Organizations are increasingly turning to containers to fuel their digital transformations. According to BMC, a 2019 survey found that more than 87% of respondents were running containers—up from 55% just two years earlier. Additionally, 90% of survey participants that were running applications in containers were doing so in production. That was up from 84% in 2018 and two-thirds of surveyed IT professionals a year before that.
The Benefits and Challenges of Containers
According to Kubernetes’ documentation, containers are lightweight and decoupled from the underlying infrastructure. These properties make it easier for admins to port containers across their cloud environments and OS distributions in support of their business needs. They are also much easier to create than virtual machines (VMs), which helps organizations that are looking to horizontally scale their container environments.
That said, organizations are running into some security challenges with their containers along the way. In a 2019 Tripwire survey, for instance, 60% of IT security professionals who managed environments with containers at companies consisting of over 100 employees admitted that their employers had suffered at least one container security incident in the preceding 12 months. Three-quarters of respondents working at organizations with over 100 containers in production went on to tell Tripwire that they had suffered a container security incident in that same period of time. Not surprisingly, 94% of survey participants disclosed the fact that they were concerned about their organization’s container security posture.
Where that Leaves Organizations
Organizations want to enjoy the benefits of using containers, as described above. They don’t want to suffer a security incident. Acknowledging that reality, developers and security professionals need to minimize the security issues confronting the container images. That’s especially the case with the container images that they’re creating themselves.
Presented below are some best practices that these teams can use to create secure container images for their organization.
Practice Vulnerability Scanning
As noted in this blog, for third-party images, vulnerability scanning is the main priority. If the images for the applications you need always seem to be full of CVEs, even in the latest version, you may want to build your own image for the application. For images you build yourself, make scanning for vulnerabilities part of your CI cycle. Choose a container vulnerability scanner that supports not just operating system packages but also language libraries.
As with vulnerability management more generally, however, organizations can’t scan their images once and be done with it. New CVEs come up all the time, after all. Container Journal therefore recommends that organizations scan their images on an ongoing basis as well as build image scanning into different parts of the application life cycle. That includes when the image is being built within the CI/CD pipeline as well as when the image is running.
Make the Container Images as Simple as Possible
Complexity is the antithesis of security. Google understands this fact in relation to containers, which is why it recommends that organizations remove unnecessary tools from their images and other workloads. No one in the organization might have an immediate use for a utility like netcat, for instance. But if that utility is present, an attacker could leverage it to create a reverse shell inside of an organization’s system. It’s therefore in organizations’ interest to limit the number of tools that are packaged in their image and install only what’s needed; doing so will help to reduce the ways in which an attacker could misuse their containers for malicious purposes.

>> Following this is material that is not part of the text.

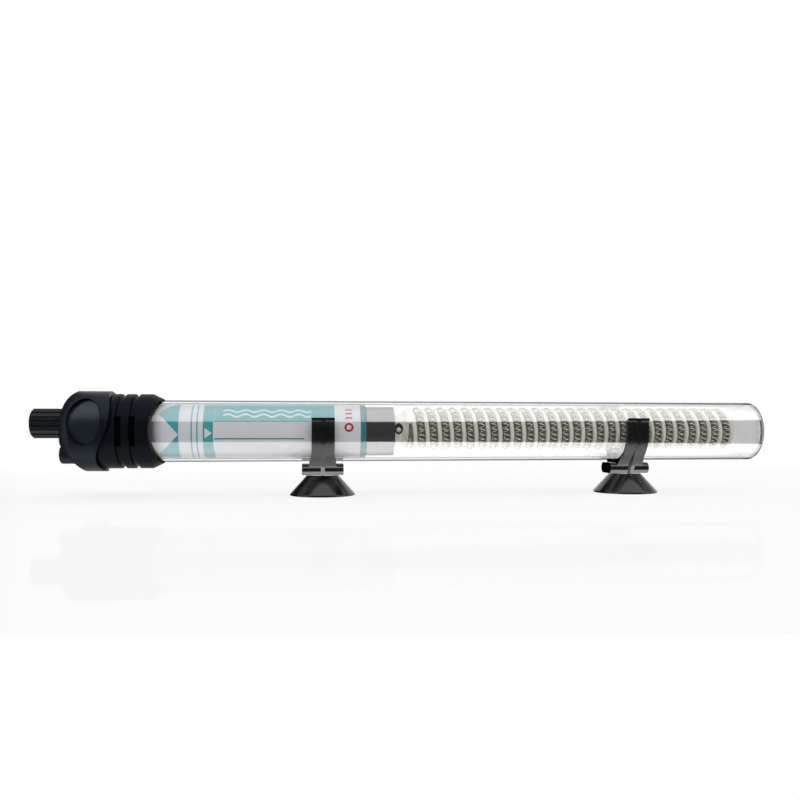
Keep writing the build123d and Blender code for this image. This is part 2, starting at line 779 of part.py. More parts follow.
# Return wire: through the former's bore, round its far end and back to the coil's last turn.
coil_end = Vector(*winding_points[-1])
turn_x = former_end_x + far_end_gap
with BuildPart() as return_lead:
    with BuildLine() as return_path:
        Polyline(
            (crimp_end_x, 0, element_z),
            (turn_x, 0, element_z),
            (turn_x, coil_end.Y, element_z),
            (coil_end.X + coil_thickness / 2, coil_end.Y, element_z),
        )
    with BuildSketch(across(crimp_end_x)):
        with Locations((0, element_rise)):
            Circle(core_wire_radius)
    sweep(path=return_path.line, transition=Transition.RIGHT)
finish(return_lead, "return_lead")

heater_lead_x = bimetal_post_x + bimetal_post_length
with BuildPart() as heater_lead:
    with BuildSketch(across(heater_lead_x - 2)):
        with Locations((-former_end_radius + core_wire_radius, element_rise)):
            Circle(core_wire_radius)
    extrude(amount=shield_end_x - heater_lead_x + 2)
finish(heater_lead, "heater_lead")

# ---- Clips and suction cups ---------------------------------------------------------------------

tip_angle = degrees(asin(band_opening_rise / band_outer))
stud_top = cup_height + stud_neck + stud_head


def clip(x, name):
    """One-piece clip: split band, centre rib, tip lips and a foot with the cup's socket."""
    with BuildPart() as piece:
        # Band with its open top, and lips turned out at the tips.
        with BuildSketch(across(x)):
            Circle(band_outer)
            with BuildLine():
                Polyline(
                    (0, 0),
                    (2 * band_outer * cos(radians(tip_angle)), 2 * band_opening_rise),
                    (0, 4 * band_outer),
                    (-2 * band_outer * cos(radians(tip_angle)), 2 * band_opening_rise),
                    close=True,
                )
            make_face(mode=Mode.SUBTRACT)
        extrude(amount=band_width / 2, both=True)
        for side in (-1, 1):
            tip_y = side * (band_outer + arm_lip) * cos(radians(tip_angle))
            root_y = side * (band_inner + 0.2)
            with BuildSketch(across(x)):
                with BuildLine():
                    Polyline(
                        (root_y * cos(radians(tip_angle - 8)), band_outer * sin(radians(tip_angle - 8))),
                        (root_y * cos(radians(tip_angle)), band_inner * sin(radians(tip_angle))),
                        (tip_y, band_opening_rise + 0.6),
                        (tip_y, band_opening_rise - 0.4),
                        close=True,
                    )
                make_face()
            extrude(amount=band_width / 2, both=True)
        # Saddle: the band's lowest part flares out towards the foot.
        with BuildSketch(Plane(origin=(x, 0, axis_z - band_outer - 0.4), x_dir=(1, 0, 0), z_dir=(0, 0, 1))):
            Rectangle(saddle_width, foot_depth)
        with BuildSketch(Plane(origin=(x, 0, axis_z - 0.62 * band_outer), x_dir=(1, 0, 0), z_dir=(0, 0, 1))):
            Rectangle(band_width, 1.35 * band_outer)
        loft()
        # Centre rib, running from tip to tip under the band and down over the foot.
        with BuildSketch(across(x)):
            Circle(band_outer + rib_height)
            with BuildLine():
                Polyline(
                    (-foot_depth / 2 - rib_height, -foot_bottom),
                    (-0.8 * band_outer, -0.75 * band_outer),
                    (0.8 * band_outer, -0.75 * band_outer),
                    (foot_depth / 2 + rib_height, -foot_bottom),
                    close=True,
                )
            make_face()
            with BuildLine():
                Polyline(
                    (0, 0),
                    (2 * band_outer * cos(radians(tip_angle)), 2 * band_opening_rise),
                    (0, 4 * band_outer),
                    (-2 * band_outer * cos(radians(tip_angle)), 2 * band_opening_rise),
                    close=True,
                )
            make_face(mode=Mode.SUBTRACT)
        extrude(amount=rib_thickness / 2, both=True)
        # Foot: a bar along the tube with a rounded front and back.
        with BuildSketch(across(x)):
            with Locations((0, -foot_bottom + foot_height / 2)):
                SlotOverall(foot_depth, foot_height)
        extrude(amount=foot_length / 2, both=True)
        # Seat on the tube.
        with BuildSketch(across(x)):
            Circle(band_inner)
        extrude(amount=foot_length, both=True, mode=Mode.SUBTRACT)
        # Socket for the cup's stud.
        with BuildSketch(Plane(origin=(x, 0, axis_z - foot_bottom), x_dir=(1, 0, 0), z_dir=(0, 0, 1))):
            Circle(stud_neck_radius + running_gap)
        extrude(amount=stud_neck + running_gap, mode=Mode.SUBTRACT)
        with BuildSketch(Plane(origin=(x, 0, axis_z - foot_bottom + stud_neck), x_dir=(1, 0, 0),
                               z_dir=(0, 0, 1))):
            Circle(stud_head_radius + running_gap)
        extrude(amount=stud_head + running_gap, mode=Mode.SUBTRACT)
    finish(piece, name)


def cup(x, name):
    """Suction cup: a hollow cone with a flat rim, and a stud that snaps into the clip's foot."""
    with BuildPart() as piece:
        with BuildSketch(Plane(origin=(x, 0, 0), x_dir=(1, 0, 0), z_dir=(0, -1, 0))):
            with BuildLine():
                Polyline(
                    (cup_rim_radius, cup_edge),
                    (cup_rim_radius, 0),
                    (0, 0),
                    (0, stud_top),
                    (stud_head_radius - 0.8, stud_top),
                    (stud_head_radius, stud_top - 0.9),
                    (stud_head_radius, cup_height + stud_neck + running_gap),
                    (stud_neck_radius, cup_height + stud_neck + running_gap),
                    (stud_neck_radius, cup_height),
                    (cup_top_radius, cup_height),
                )
                Line((cup_top_radius, cup_height), (cup_rim_radius, cup_edge))
            make_face()
            with BuildLine():
                Polyline(
                    (0, 0),
                    (cup_rim_radius - cup_land, 0),
                    (0.6 * cup_rim_radius, 0.62 * cup_hollow),
                    (0.25 * cup_rim_radius, cup_hollow),
                    (0, cup_hollow),
                    close=True,
                )
            make_face(mode=Mode.SUBTRACT)
        revolve(axis=Axis((x, 0, 0), (0, 0, 1)))
    finish(piece, name)


for side, place in clip_positions.items():
    clip(place, f"clip_{side}")
    cup(place, f"cup_{side}")
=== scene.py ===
# %% [markdown]
# # A submersible aquarium heater
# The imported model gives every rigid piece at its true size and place, in metres. This lesson dresses it:
# clear glass over a printed sleeve, a ceramic former with its coiled wire, matt rubber and moulded plastic.
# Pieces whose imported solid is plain, such as the coil, are replaced by finer ones in the same place.

# %% Frame
from math import cos, pi, radians, sin, sqrt

import bpy
import bmesh
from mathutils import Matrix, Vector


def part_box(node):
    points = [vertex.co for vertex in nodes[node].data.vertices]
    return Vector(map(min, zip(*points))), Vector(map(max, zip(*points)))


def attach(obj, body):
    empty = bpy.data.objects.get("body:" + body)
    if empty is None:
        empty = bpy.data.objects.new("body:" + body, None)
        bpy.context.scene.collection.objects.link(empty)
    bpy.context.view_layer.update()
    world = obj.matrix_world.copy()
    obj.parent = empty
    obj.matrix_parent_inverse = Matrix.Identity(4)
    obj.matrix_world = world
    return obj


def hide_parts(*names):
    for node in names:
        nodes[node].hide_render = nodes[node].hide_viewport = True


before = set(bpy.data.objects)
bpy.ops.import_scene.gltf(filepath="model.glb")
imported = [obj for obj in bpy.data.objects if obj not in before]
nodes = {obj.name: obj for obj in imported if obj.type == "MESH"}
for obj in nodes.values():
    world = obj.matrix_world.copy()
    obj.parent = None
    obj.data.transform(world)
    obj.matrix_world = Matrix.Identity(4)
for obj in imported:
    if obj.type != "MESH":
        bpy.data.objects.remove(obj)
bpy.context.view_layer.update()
mm = 0.001

# %% [markdown]
# The tube's axis is the line that nearly everything is set out from. Its height comes from the glass
# tube's own box, and so do its radius and its two ends.

# %% The tube's axis
tube_low, tube_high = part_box("glass_tube")
tube_radius = (tube_high.z - tube_low.z) / 2
axis_z = (tube_high.z + tube_low.z) / 2
print(f"axis {axis_z / mm:.2f} mm up, tube radius {tube_radius / mm:.2f} mm")


def radius_of(node):
    """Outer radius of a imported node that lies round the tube's axis."""
    low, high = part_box(node)
    return (high.y - low.y) / 2


# %% [markdown]
# ## Shared finishes
# A finish is a tree of nodes. A few helpers keep the trees short: one adds a node and feeds it, and the
# others add the nodes that nearly every finish needs, which are a sum, a change of range and a reading of
# where a point lies on the object.

# %% Node helpers


def add_socket(tree, name, kind, way, default=None):
    """Give a node group a named input or output."""
    socket = tree.interface.new_socket(name=name, in_out=way, socket_type=kind)
    if default is not None:
        socket.default_value = default
    return socket


def add_node(tree, kind, feeds=None, **settings):
    """One node with its settings, and a value or another node's output for each input that is named."""
    made = tree.nodes.new(kind)
    for key, value in settings.items():
        setattr(made, key, value)
    for slot, content in (feeds or {}).items():
        if hasattr(content, "is_output"):
            tree.links.new(content, made.inputs[slot])
        else:
            made.inputs[slot].default_value = content
    return made


def add_math(tree, operation, *values, **settings):
    """The result of one math node on outputs or numbers."""
    feeds = dict(enumerate(values))
    return add_node(tree, "ShaderNodeMath", feeds, operation=operation, **settings).outputs[0]


def add_range(tree, value, span, result=(0.0, 1.0), smooth=False):
    """A reading's span stretched over the result, and held at its ends."""
    feeds = {"Value": value, "From Min": span[0], "From Max": span[1]}
    feeds.update({"To Min": result[0], "To Max": result[1]})
    way = "SMOOTHSTEP" if smooth else "LINEAR"
    return add_node(tree, "ShaderNodeMapRange", feeds, interpolation_type=way).outputs["Result"]


def object_axes(tree):
    """X, Y and Z of a point in the object's own frame."""
    spot = add_node(tree, "ShaderNodeTexCoord").outputs["Object"]
    return add_node(tree, "ShaderNodeSeparateXYZ", {0: spot}).outputs


# %% [markdown]
# Moulded plastic, rubber and fired clay are never one flat colour: a fine grain changes their shade, their
# roughness and their surface a little. One node group makes that grain, and every material uses it with
# its own scale.

# %% Grain group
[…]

Run the Container as Non-Root
Organizations can’t stop at just reducing the size of their images, however. Nefarious individuals could always try to use a container compromise to install their own tools. In response, organizations might consider avoid running the container as root. The Walmart Global Tech Blog notes that running a container as root might help developers to get an application to work but that it also creates various security risks. (For instance, execution of code becomes root in that scenario, thereby allowing attackers with root access to execute malicious code.) Organizations can prevent their containers from running as root by deleting or uninstalling the sudo command. Additionally, they might consider launching their containers in read-only mode using the --read-only flag to prevent malicious actors from adding in tools of their choice.
Security as a Source of Trust
Container images are useful but only if organizations can trust that they’re secure. Using the steps above, organizations can build their own containers to continue to drive their digital transformation and grow their business to meet tomorrow’s needs—all while helping to keep their containers secure against digital attackers.